The Dutch university calls itself a "centre of excellence", using buzzwords such as "quality", "creativity" and "innovation".
The facts belie the propaganda. The university's budget is based on passing grades and diplomas awarded, exam repeats for students who fail are routine. Its student-to-teacher ratio is many times that of the elite US and UK institutions it pretends to emulate.
Its course evaluations reflect popularity rather than intellectual content, the bureaucrats outnumber academic staff (where the two can be distinguished), and social science research is increasingly subservient to the Government.
Behind closed doors, academic bureaucrats warn teachers to "help students get their diploma" - preferring good students is not only "elitist" but also a "crime".
Students have to graduate on time or the Government will not pay the university for teaching them - after all, the bureaucrats argue, good teaching must result in passing grades. The result is a dumbed-down curriculum that yields pass marks that "prove" good teaching to be the norm.
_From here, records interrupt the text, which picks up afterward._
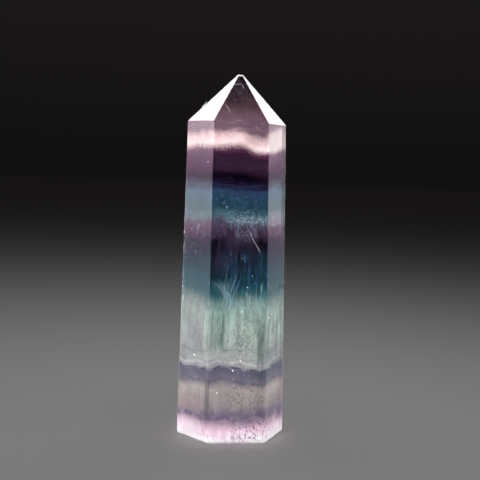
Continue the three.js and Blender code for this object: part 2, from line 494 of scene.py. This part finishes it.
# The camera stands where the photograph was taken from, a little to the left of the widest side
CAMERA_DISTANCE = 0.218
CAMERA_HEIGHT = 0.0594
CAMERA_AZIMUTH = math.radians(8.42)
CAMERA_PAN = math.radians(0.22)
CAMERA_PITCH = math.radians(4.72)
CAMERA_ROLL = math.radians(1.97)
CAMERA_LENS = 77.5
CAMERA_SENSOR = 36
CAMERA_SEES = (0.01, 10)


def linear(colour):
    """A colour as it looks on a screen, in sRGB, turned into the linear values that shaders take."""
    return tuple(c / 12.92 if c <= 0.04045 else ((c + 0.055) / 1.055) ** 2.4 for c in colour)


def opaque(colour):
    """The same for a socket that takes four values."""
    return (*linear(colour), 1)


def stops(table, top):
    """A table of heights and colours as the stops of a ramp that ends at top."""
    return [(z / top, linear(colour)) for z, colour in table]


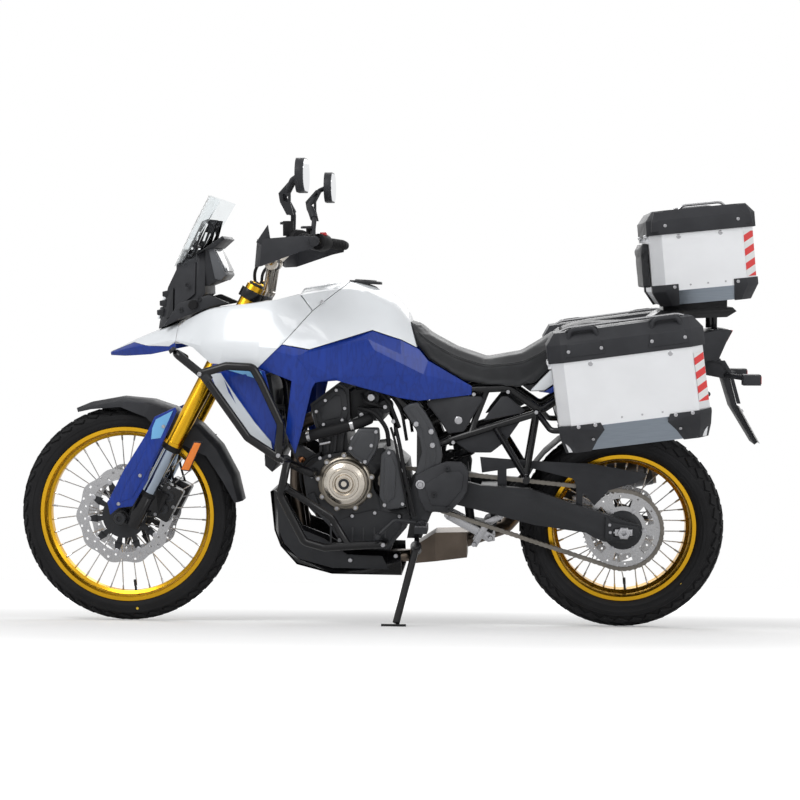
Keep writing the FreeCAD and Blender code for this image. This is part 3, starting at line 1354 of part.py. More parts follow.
def top_case():
    length = float(d.top_length)
    width = float(d.top_width)
    height = float(d.top_height)
    chamfer = float(d.top_chamfer)
    slope = float(d.top_slope)
    inset = float(d.top_slope_inset)
    wall = float(d.case_wall)

    def ring(shrink, z, tuck=0.0, overhang=0.0):
        half = width / 2 + overhang - shrink - tuck
        x0 = -overhang + shrink + tuck
        x1 = length + overhang - shrink - tuck
        cut = chamfer
        points = [(x0, -half + cut), (x0 + cut, -half), (x1 - cut, -half), (x1, -half + cut),
                  (x1, half - cut), (x1 - cut, half), (x0 + cut, half), (x0, half - cut)]
        return [vec(x, y, z) for x, y in points]

    outer = fused([loft([ring(0, 0, inset), ring(0, slope)]),
                   loft([ring(0, slope), ring(0, height)])])
    inner = fused([loft([ring(wall, wall, inset), ring(wall, slope)]),
                   loft([ring(wall, slope), ring(wall, height + 1)])])
    body = outer.cut(inner)
    lid_height = float(d.top_lid_height)
    over = float(d.lid_overhang)
    base = height + float(d.lid_gap)
    shoulder = base + lid_height * 0.6
    under = float(d.lid_wall)
    outer = fused([loft([ring(0, base, 0, over), ring(0, shoulder, 0, over)]),
                   loft([ring(0, shoulder, 0, over), ring(0, base + lid_height, 22, over)])])
    rim = float(d.lid_rim)
    inner = fused([loft([ring(rim, base - 1, 0, over), ring(rim, shoulder - under, 0, over)]),
                   loft([ring(rim, shoulder - under, 0, over),
                         ring(rim, base + lid_height - under, 22, over)])])
    body, cover = hinged(body, outer.cut(inner), base, (-width * 0.28, width * 0.28))
    place = FreeCAD.Placement(vec(d.top_front_x, 0, d.top_front_height),
                              FreeCAD.Rotation(Y_AXIS, -float(d.top_tilt)))
    for label, shape in (("top_case", body), ("top_lid", cover)):
        piece = doc.addObject("Part::Feature", label)
        piece.Shape = shape
        finish(piece, label, place)
    pad = box(-28, -0.3, -120, 120, 56, 196)
    piece = doc.addObject("Part::Feature", "backrest_pad")
    piece.Shape = pad
    finish(piece, "backrest_pad", place)


wheels()
front_discs()
rear_disc()
rear_sprocket()
chain()
front_fork()
clamps()
handlebar()
hand_guards()
mirrors()
front_fender()
fork_guards()
front_calipers()
frame = tubular_frame()
subframe(frame)
swingarm()
rear_axle_piece()
shock()
engine()
engine_covers()
radiator()
exhaust()
skid_plate()
bodywork()
headlamp_cowl()
windscreen()
dash()
seats()
tail_cowl()
rear_rack()
plate_holder()
crash_bars()
footpegs()
side_stand(frame)
hugger()
side_cases()
pannier_rack()
top_case()

# The origin lies on the ground under the middle of the whole outline
doc.recompute()
bounds = FreeCAD.BoundBox()
for piece in pieces:
    bounds.add(piece.Shape.BoundBox)
to_middle = FreeCAD.Placement(vec(-bounds.Center.x, -bounds.Center.y, 0), FreeCAD.Rotation())
for piece in pieces:
    piece.Placement = to_middle.multiply(piece.Placement)

doc.recompute()
for entry in doc.Objects:
    if "Invalid" in entry.State or "Error" in entry.State:
        raise RuntimeError("%s did not rebuild" % entry.Label)
os.makedirs("parts", exist_ok=True)
faulty = [piece.Label for piece in pieces
          if piece.Shape.isNull() or not piece.Shape.isValid() or not piece.Shape.Solids]
if faulty:
    raise RuntimeError("not valid solids: %s" % ", ".join(faulty))
for piece in pieces:
    piece.Shape.exportStep("parts/%s.step" % piece.Label)
print(len(pieces), "sub-parts, origin moved by", -bounds.Center.x, -bounds.Center.y)
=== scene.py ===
"""Looks for the adventure motorcycle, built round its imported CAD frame.

Pieces are drawn in millimetres on the upright machine: +X towards the rear wheel, +Z up,
-Y the machine's left side, with the origin on the ground midway between the axles.
to_row then leans them onto the side stand, where the CAD nodes are.
"""
import json
import math

import bmesh
import bpy
from mathutils import Matrix, Vector


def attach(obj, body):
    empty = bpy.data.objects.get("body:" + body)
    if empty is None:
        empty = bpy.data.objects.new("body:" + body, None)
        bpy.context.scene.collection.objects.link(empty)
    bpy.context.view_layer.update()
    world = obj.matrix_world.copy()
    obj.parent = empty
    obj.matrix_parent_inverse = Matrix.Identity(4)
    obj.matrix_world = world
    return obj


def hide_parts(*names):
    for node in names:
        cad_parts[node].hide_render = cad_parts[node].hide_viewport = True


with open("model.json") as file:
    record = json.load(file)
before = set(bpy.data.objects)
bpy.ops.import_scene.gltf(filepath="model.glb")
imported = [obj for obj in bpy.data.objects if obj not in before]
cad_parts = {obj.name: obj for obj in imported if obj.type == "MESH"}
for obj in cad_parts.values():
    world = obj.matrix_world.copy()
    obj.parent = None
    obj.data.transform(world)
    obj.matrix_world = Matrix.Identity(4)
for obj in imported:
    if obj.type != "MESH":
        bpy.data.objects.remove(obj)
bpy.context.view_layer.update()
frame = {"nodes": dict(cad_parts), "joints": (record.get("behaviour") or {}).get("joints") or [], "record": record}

joints = {joint["name"]: joint for joint in frame["joints"]}
scene = bpy.context.scene

# The machine's place in the row frame
WHEELBASE = 1570.0
FRONT_TYRE, REAR_TYRE = 347.7, 321  # radius
FRONT_RIM, REAR_RIM = (281.5, 72), (231, 118)  # radius, width
SPOKES = 36
FRONT_AXLE = Vector((-WHEELBASE / 2, 0, FRONT_TYRE))
REAR_AXLE = Vector((WHEELBASE / 2, 0, REAR_TYRE))
RAKE = math.radians(28)
LEAN = math.radians(10)
CROWN_DIFFERENCE = 30.0
turn = (Matrix.Rotation(CROWN_DIFFERENCE * (math.cos(LEAN) - 1) / WHEELBASE, 3,
    "Y") @ Matrix.Rotation(LEAN, 3, "X"))
shift = Vector(joints["front_wheel_spin"]["pos_m"]) * 1000 - turn @ FRONT_AXLE
to_row = Matrix.Scale(0.001, 4) @ Matrix.Translation(shift) @ turn.to_4x4()

FORK_UP = Vector((math.sin(RAKE), 0, math.cos(RAKE)))
FORK_BACK = Vector((math.cos(RAKE), 0, -math.sin(RAKE)))
FORK_FOOT = FRONT_AXLE + FORK_BACK * 38
STEER_FOOT = FRONT_AXLE + FORK_BACK * 62.6


def outward(angle):
    """The direction from an axle at an angle round it."""
    return Vector((math.cos(angle), 0, math.sin(angle)))


def fork_point(along, across=0.0, back=0.0):
    return FORK_FOOT + FORK_UP * along + FORK_BACK * back + Vector((0, across, 0))


# Materials

def add(tree, kind, values=(), **settings):
    node = tree.nodes.new(kind)
    for key, value in settings.items():
        setattr(node, key, value)
    for socket, value in dict(values).items():
        node.inputs[socket].default_value = value
    return node


def coordinates(tree, scale=(1, 1, 1), rotation=(0, 0, 0)):
    """Object coordinates in metres, turned and scaled."""
    source = add(tree, "ShaderNodeTexCoord")
    mapping = add(tree, "ShaderNodeMapping", {"Scale": scale, "Rotation": rotation})
    tree.links.new(source.outputs["Object"], mapping.inputs["Vector"])
    return mapping.outputs["Vector"]


def noise(tree, scale, detail=3.0, stretch=(1, 1, 1), rotation=(0, 0, 0)):
    texture = add(tree, "ShaderNodeTexNoise", {"Scale": scale, "Detail": detail})
    tree.links.new(coordinates(tree, stretch, rotation), texture.inputs["Vector"])
    return texture.outputs["Fac"]


def ramp(tree, factor, stops):
    """A colour ramp over a factor; a stop is a place and a colour or a grey."""
    node = add(tree, "ShaderNodeValToRGB")
    band = node.color_ramp
    while len(band.elements) < len(stops):
        band.elements.new(0.5)
    for element, (place, tone) in zip(band.elements, stops):
        element.position = place
        element.color = (tone, tone, tone, 1) if isinstance(tone, float) else (*tone, 1)
    tree.links.new(factor, node.inputs["Fac"])
    return node.outputs["Color"]


def bump(tree, base, height, strength, distance):
    node = add(tree, "ShaderNodeBump", {"Strength": strength, "Distance": distance})
    tree.links.new(height, node.inputs["Height"])
    tree.links.new(node.outputs["Normal"], base.inputs["Normal"])
    return node


def shade(colour, factor):
    return tuple(min(1.0, channel * factor) for channel in colour)


def surface(name, **sockets):
    """A new material with plain values on its shader; a socket's name has _ for each space."""
    material = bpy.data.materials.new(name)
    material.use_nodes = True
    base = material.node_tree.nodes["Principled BSDF"]
    for socket, value in sockets.items():
        base.inputs[socket.replace("_", " ")].default_value = value
    return material, material.node_tree, base


def feed(tree, base, socket, factor, *stops):
    tree.links.new(ramp(tree, factor, stops), base.inputs[socket])


def tinted(tree, base, factor, colour, less, more):
    """The colour drifts between a darker and a lighter shade of itself."""
    feed(tree, base, "Base Color", factor, (0.3, shade(colour, less)), (0.7, shade(colour, more)))


def roughened(tree, base, factor, low, high):
    feed(tree, base, "Roughness", factor, (0.3, low), (0.7, high))


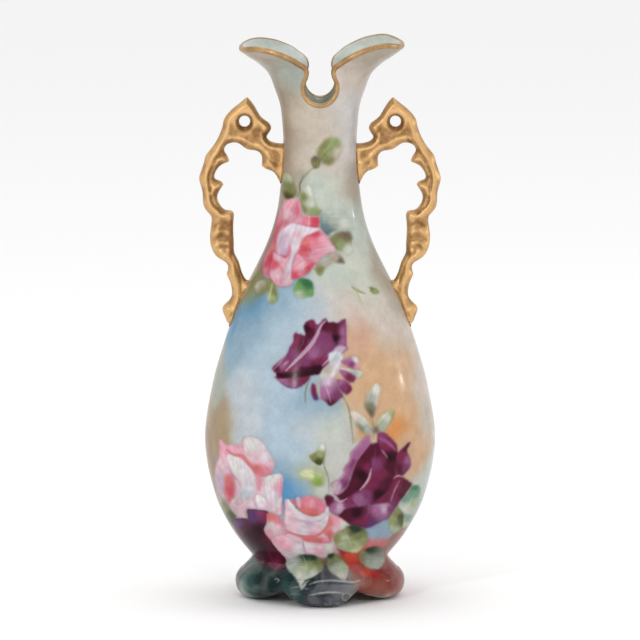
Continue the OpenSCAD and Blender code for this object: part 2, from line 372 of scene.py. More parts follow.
def shell_rings(quarter, mouth_rows, body_rows):
    """The shell's rings from the middle of the base, up outside, over the edge and down inside."""
    grid, cut_points = mouth_columns(quarter, mouth_rows, GRID_START_Z)
    centre, out, rise = rim_frame(grid, cut_points)
    turns = grid[0, :, 0]
    z = np.linspace(waist_z, GRID_START_Z, body_rows, endpoint=False)
    low = np.stack(np.broadcast_arrays(turns, z[:, None]), -1)
    grid = np.concatenate([low, grid])
    outer = wall_point(grid[..., 0], grid[..., 1])
    normal = wall_normal(grid[..., 0], grid[..., 1])
    rings = [outer[0] * [f, f, 1] for f in (0.02, 0.5, 0.97)]
    rings += list(outer - normal * SKIN)
    for angle in np.radians(np.linspace(8, 172, 9)):
        rings.append(centre + (wall / 2 - 0.05) * (math.cos(angle) * out + math.sin(angle) * rise))
    inner = (outer - normal * wall)[::-1]
    inner = [ring for ring in inner if ring[:, 2].min() > waist_z + wall + 1]
    rings += inner
    rings += [inner[-1] * [f, f, 0] + [0, 0, waist_z + wall] for f in (0.93, 0.5, 0.02)]
    return rings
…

Despite ritual condemnation, this culture of mediocrity persists because it serves vested interests: it provides students with a passport to white-collar work; academics, job security; bureaucrats, efficiency. For the Government, it is "mission accomplished" - better to give out white-collar work permits than pay out unemployment benefits.
The institution is also a "research university", although a professor is not so much a scholar or scientist as a manager supervising PhD students (as many as possible) and begging for money for projects from the Netherlands Organisation for Scientific Research (NWO).
The NWO monopolises public research funding. Advised by bureaucrats, it underwrites and even designs projects that it deems to be "relevant". As a result, projects are often planned and approved before researchers are engaged.
University appointments and promotions now depend on attracting "external finance", chiefly from the NWO. The going rate in some departments is rumoured to be EUR600,000 (£530,000) for senior lecturer and EUR1 million for professor.
Even so, any hint at venality of office provokes indignation.
Managers demand quality "output": they like cum laude PhD dissertations and articles in "top" journals.
Professors, who get research credit for PhD supervisions and bureaucratic reports, logroll cum laude awards and "co-author" articles with students and junior staff for in-group journals ranked "top" by managers.
This academic droit de seigneur can be comic, as when a professor asked how else to meet publication quotas, and when a graduate student claimed a PhD for published articles "co-authored" with a professor dismissed for plagiarism.
A recent parliamentary inquest embarrassed the university system's retired chief architect on TV. That is all.
Those charged with repairing the system owe their power to the architect's plan and are disinclined to change much.
Interesting work does get done, but mostly outside the mainstream.
A retired professor of anthropology, using his pension as a research grant, is completing a book on intellectual creativity that compares the intellectual and social situation of world-class innovators. He concludes that they would get nowhere in the Dutch university today.